To make real teshuvah, to be able truly to make a new beginning in a new year we have to be prepared. We have to have set aside time for reflection and introspection, for appreciation of everything that is right about our lives and an awareness of everything that is wrong about them.
My late teacher and mentor, John Rayner, zTZ”l, wrote of this time in our Jewish lives:
This is the season of repentance, but it is not easy to repent. For we do not see ourselves as others see us, still less as God sees us. Self-love deceives us; pride makes us unwilling to admit the truth about ourselves. Our motives, we like to think, are good; our weaknesses excusable; our misdeeds due to forces beyond our power to control.

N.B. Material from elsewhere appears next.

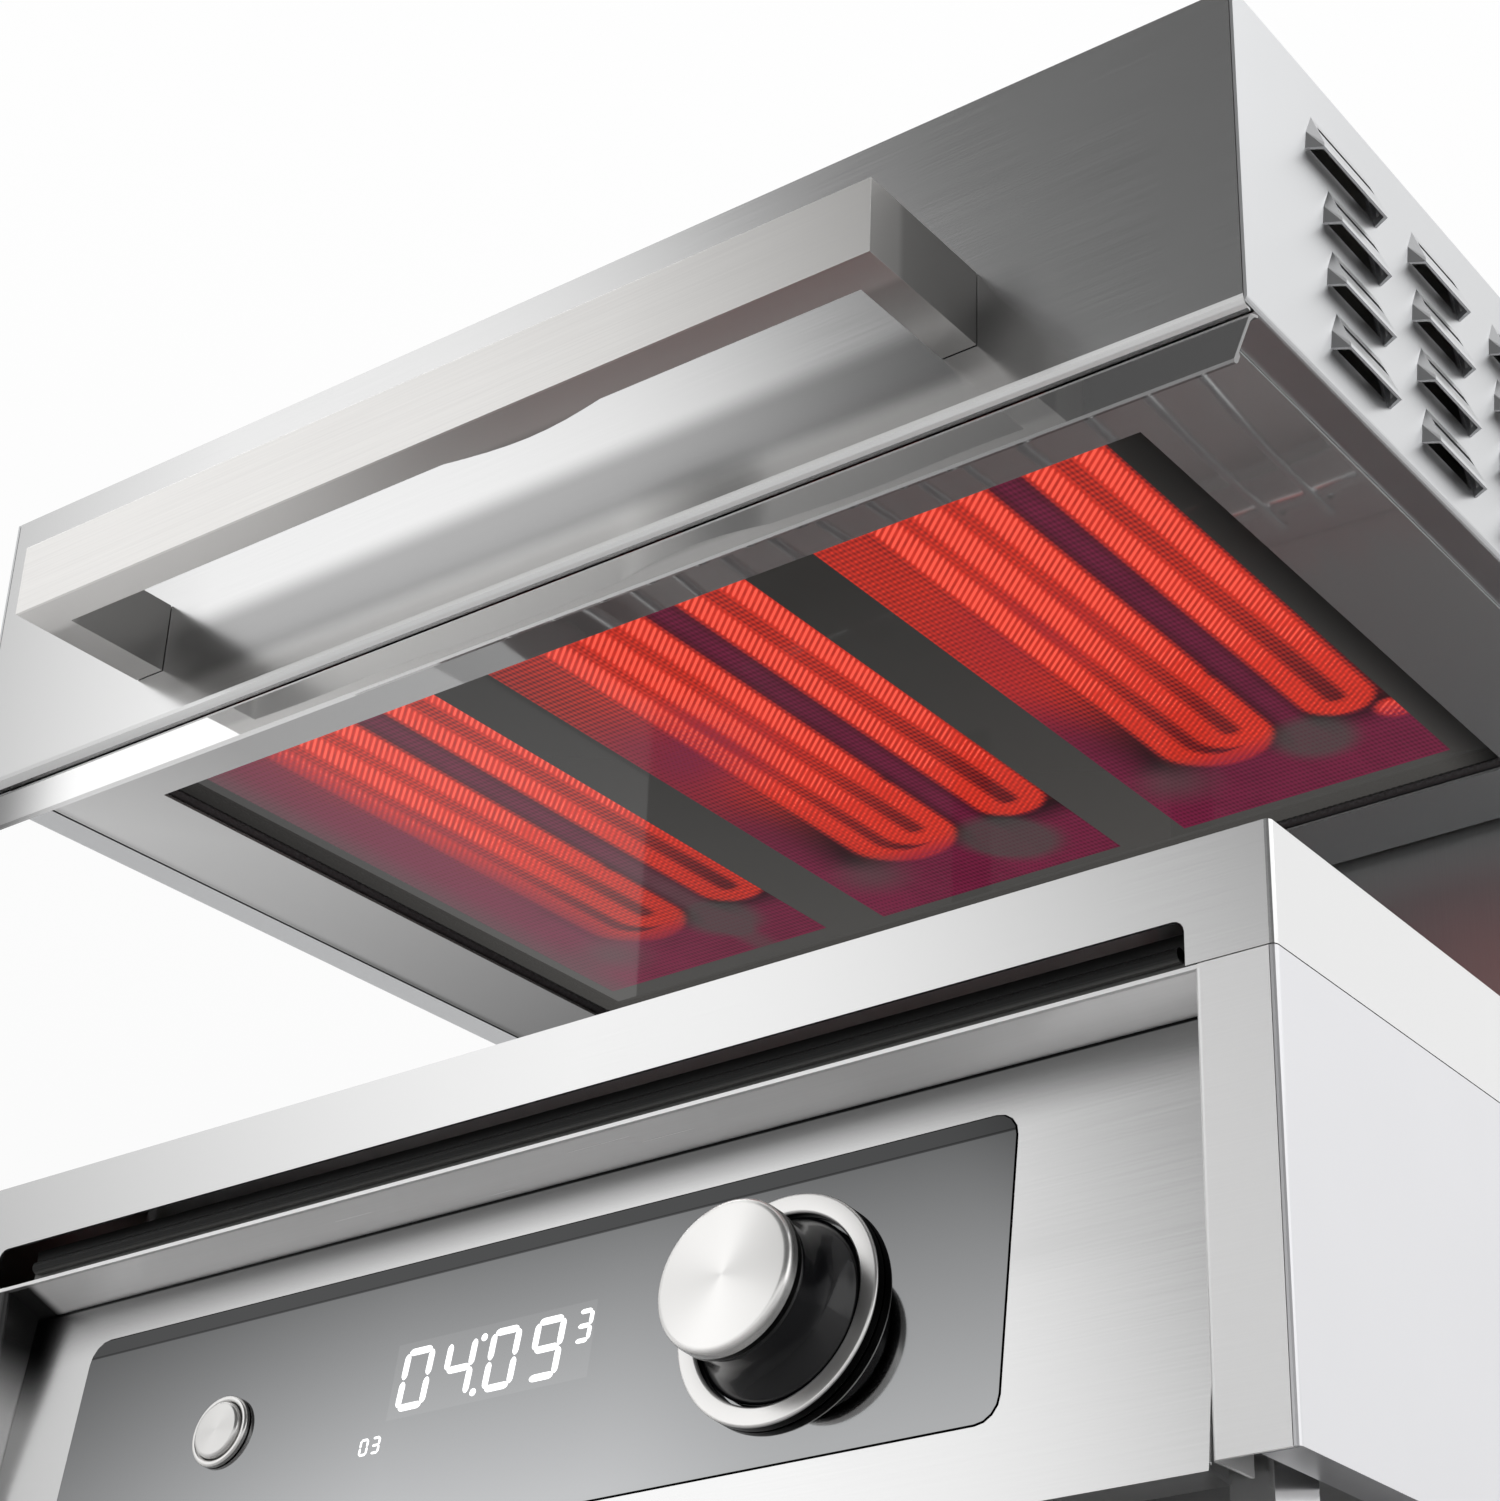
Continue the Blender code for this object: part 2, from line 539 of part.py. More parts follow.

We would do better to recognise that it is we who cheat, distort and destroy – ‘we’, and not ‘they’; better to acknowledge that if the society around us is ugly with selfishness, falsehood and violence the fault must lie not in our stars but in us.
Let us then strip away the vanity and self-righteousness with which we surround ourselves.
Let us have the courage to say: we have sinned. Only then shall we be able to see our virtues in their true light. For there is goodness in us too: in us and in our fellow men and women. We have a yearning to be pure; to give, to help, to love, to build a better world.
May this good inclination draw strength from our worship during these precious days of penitence. May it help us to conquer the darker side of our nature and let the good in us assert itself more strongly in the year ahead.
Do this, and the High Holy Days will be meaningful for you: do this and you will find your atonement.
Beginnings may be hard …but do this and you will have made a very good start.
Rabbi Dr Charles H Middleburgh
The views expressed in this D’var Torah do not necessarily reflect the position of Leo Baeck College.